◆ Exercise prompt
The data below holds a line containing "Continue the three.js" and a line containing "0.8), body, settings.algae)"; please quote exactly those two lines and every line between them, and nothing else.

◆ Material shown
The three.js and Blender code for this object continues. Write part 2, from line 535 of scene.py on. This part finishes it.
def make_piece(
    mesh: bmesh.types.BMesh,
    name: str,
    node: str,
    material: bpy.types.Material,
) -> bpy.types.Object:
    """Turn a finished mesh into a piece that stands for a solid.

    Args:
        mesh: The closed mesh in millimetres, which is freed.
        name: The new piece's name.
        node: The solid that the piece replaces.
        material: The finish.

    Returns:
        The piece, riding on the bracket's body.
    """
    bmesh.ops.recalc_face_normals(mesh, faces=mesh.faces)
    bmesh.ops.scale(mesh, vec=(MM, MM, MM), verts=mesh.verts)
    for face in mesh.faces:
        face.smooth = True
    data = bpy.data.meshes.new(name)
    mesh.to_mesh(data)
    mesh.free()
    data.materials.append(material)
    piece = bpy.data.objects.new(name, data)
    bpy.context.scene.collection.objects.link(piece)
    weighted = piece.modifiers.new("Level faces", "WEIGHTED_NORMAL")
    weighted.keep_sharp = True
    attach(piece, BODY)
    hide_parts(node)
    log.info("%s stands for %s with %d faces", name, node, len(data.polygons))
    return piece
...
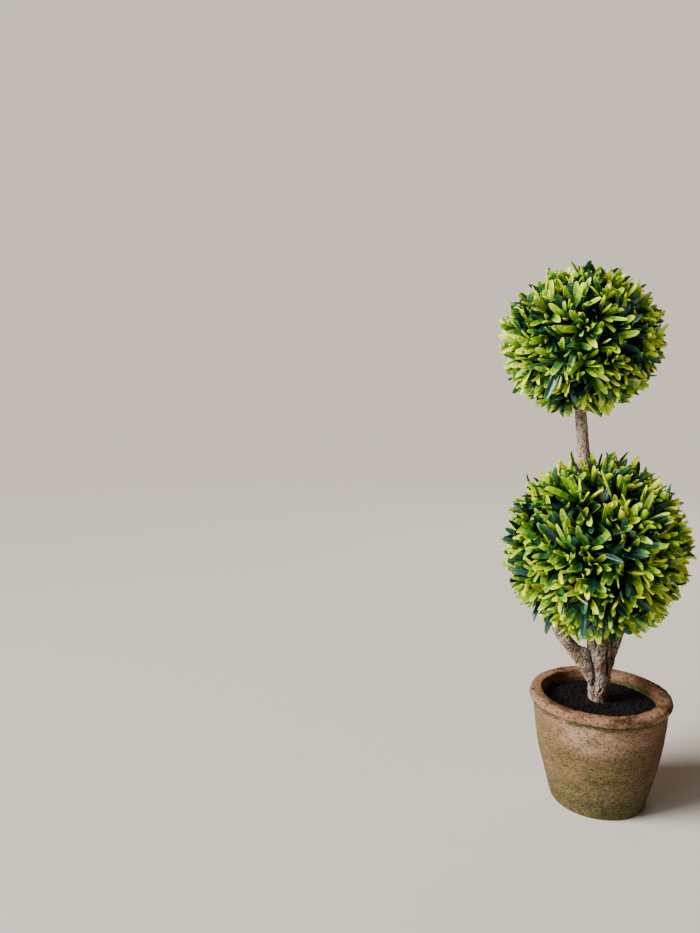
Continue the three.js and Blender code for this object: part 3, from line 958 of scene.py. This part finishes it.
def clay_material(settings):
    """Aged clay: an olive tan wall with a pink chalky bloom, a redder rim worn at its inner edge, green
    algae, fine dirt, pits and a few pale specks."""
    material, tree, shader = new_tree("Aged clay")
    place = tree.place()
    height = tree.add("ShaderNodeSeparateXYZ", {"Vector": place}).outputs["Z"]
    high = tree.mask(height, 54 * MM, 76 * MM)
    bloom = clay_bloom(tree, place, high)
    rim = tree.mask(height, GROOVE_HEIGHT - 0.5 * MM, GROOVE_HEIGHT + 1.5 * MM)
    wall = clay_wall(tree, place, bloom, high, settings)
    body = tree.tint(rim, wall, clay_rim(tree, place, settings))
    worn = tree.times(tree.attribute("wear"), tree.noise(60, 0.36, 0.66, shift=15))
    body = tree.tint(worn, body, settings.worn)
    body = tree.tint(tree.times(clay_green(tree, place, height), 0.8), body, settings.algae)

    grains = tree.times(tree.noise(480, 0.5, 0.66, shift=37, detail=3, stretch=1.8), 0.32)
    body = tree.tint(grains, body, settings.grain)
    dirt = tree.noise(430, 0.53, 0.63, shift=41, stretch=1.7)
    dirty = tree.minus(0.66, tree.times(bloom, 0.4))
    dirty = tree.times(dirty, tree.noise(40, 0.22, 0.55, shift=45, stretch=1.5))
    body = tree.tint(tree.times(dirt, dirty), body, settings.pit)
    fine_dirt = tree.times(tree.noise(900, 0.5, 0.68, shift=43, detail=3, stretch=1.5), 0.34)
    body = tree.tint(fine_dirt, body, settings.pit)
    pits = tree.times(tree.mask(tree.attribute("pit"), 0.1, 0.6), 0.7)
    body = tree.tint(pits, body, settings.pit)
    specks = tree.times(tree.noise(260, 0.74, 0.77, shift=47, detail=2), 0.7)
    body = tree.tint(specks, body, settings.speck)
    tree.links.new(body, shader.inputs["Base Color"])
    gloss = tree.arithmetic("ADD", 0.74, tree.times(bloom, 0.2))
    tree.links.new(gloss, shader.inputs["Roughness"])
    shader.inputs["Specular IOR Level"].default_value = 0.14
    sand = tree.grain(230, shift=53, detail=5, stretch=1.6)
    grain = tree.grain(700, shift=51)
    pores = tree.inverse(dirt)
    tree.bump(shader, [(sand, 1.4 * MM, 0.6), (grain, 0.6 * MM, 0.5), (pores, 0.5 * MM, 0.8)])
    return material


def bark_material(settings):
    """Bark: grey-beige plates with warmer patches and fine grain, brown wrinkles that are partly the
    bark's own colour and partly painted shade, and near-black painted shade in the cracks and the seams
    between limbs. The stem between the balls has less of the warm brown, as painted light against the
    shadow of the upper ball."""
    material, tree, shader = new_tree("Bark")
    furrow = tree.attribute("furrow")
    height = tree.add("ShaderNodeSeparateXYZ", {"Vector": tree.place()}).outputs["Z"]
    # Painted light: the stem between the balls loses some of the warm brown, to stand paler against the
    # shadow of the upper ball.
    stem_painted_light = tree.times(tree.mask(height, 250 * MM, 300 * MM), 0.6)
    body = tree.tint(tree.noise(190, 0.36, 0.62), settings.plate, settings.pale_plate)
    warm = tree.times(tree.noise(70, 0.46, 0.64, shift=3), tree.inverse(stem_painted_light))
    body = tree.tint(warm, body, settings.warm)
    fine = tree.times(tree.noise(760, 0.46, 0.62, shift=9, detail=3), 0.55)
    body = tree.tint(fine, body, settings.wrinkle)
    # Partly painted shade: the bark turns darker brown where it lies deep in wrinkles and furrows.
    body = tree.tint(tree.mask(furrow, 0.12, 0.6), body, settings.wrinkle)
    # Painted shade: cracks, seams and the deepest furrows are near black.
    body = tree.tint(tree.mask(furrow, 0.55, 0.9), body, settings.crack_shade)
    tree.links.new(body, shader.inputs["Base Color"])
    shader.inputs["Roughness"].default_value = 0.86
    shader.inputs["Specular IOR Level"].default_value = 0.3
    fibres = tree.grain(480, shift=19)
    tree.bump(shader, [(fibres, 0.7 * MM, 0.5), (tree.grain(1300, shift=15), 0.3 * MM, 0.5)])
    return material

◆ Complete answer
Continue the three.js and Blender code for this object: part 3, from line 958 of scene.py. This part finishes it.
def clay_material(settings):
    """Aged clay: an olive tan wall with a pink chalky bloom, a redder rim worn at its inner edge, green
    algae, fine dirt, pits and a few pale specks."""
    material, tree, shader = new_tree("Aged clay")
    place = tree.place()
    height = tree.add("ShaderNodeSeparateXYZ", {"Vector": place}).outputs["Z"]
    high = tree.mask(height, 54 * MM, 76 * MM)
    bloom = clay_bloom(tree, place, high)
    rim = tree.mask(height, GROOVE_HEIGHT - 0.5 * MM, GROOVE_HEIGHT + 1.5 * MM)
    wall = clay_wall(tree, place, bloom, high, settings)
    body = tree.tint(rim, wall, clay_rim(tree, place, settings))
    worn = tree.times(tree.attribute("wear"), tree.noise(60, 0.36, 0.66, shift=15))
    body = tree.tint(worn, body, settings.worn)
    body = tree.tint(tree.times(clay_green(tree, place, height), 0.8), body, settings.algae)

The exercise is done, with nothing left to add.